The author reveals how a captured ENIGMA machine and ULTRA gave the Allies an intelligence boost. To be sure, Mr. Levine has respect for the Italian Navy -- they were not the clowns portrayed in other works -- but were skilled in decoding Allied transmissions as well as expertly carrying out underwater demolitions.

The author skillfully weaves in a series of well-written snapshots such as Malta's Beaufighters scouring the moonlit seas and mauling heavily escorted Italian shipping -- P-38 Lightnings bedeviling formations of heavily-loaded German Ju-52 transports inbound from Sicily -- and Italian sailors unselfishly rescuing British submariners they had just sunk.

Later, far-ranging American B-17, B-24, B-25 and B-26 bombers attacked ports and airfields across Sicily, Italy, and Tunisia, with spotty success. Not surprisingly, aircraft struggled with desert conditions -- dry sand contaminating equipment, and the deep mud wrecking aircraft trying to land.

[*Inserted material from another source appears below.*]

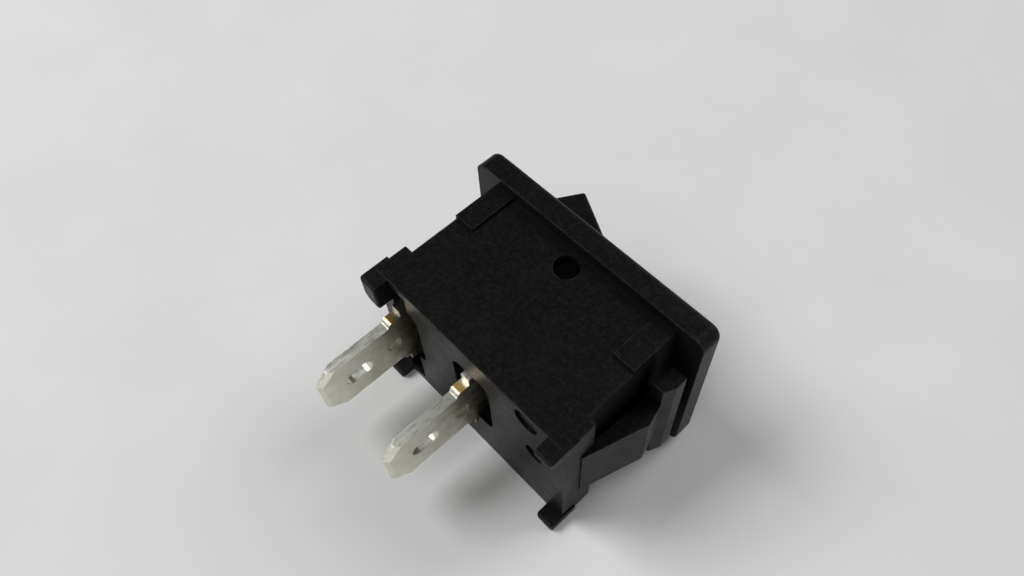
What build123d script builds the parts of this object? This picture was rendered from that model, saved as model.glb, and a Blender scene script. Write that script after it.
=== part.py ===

Despite the notorious reputation the Mediterranean Sea has for undersea operations, Mr. Levine points out that this was only one of two successful submarine campaigns ever fought. Surprisingly, Allied surface ships did not fair well overall. Both sides suffered greatly from the unseen menace of underwater mines.

Slowly, the Allies were able to overwhelm the Axis with superior numbers on the sea, land, and in the air. The author argues the successful campaign to cut the Axis's lines of support "led to a relatively cheap triumph over a large enemy force on land, with a major impact on the subsequent campaigns in Europe."

No other book I have read so effectively chronicle's the struggle in North Africa from this perspective -- the logistics war. This otherwise excellent Stackpole Military History Series book may be passed over because of an uninspired title and ho-hum cover photograph -- a desert water rack. Inside there are only two obligatory maps and 27 drab snapshots -- all Axis.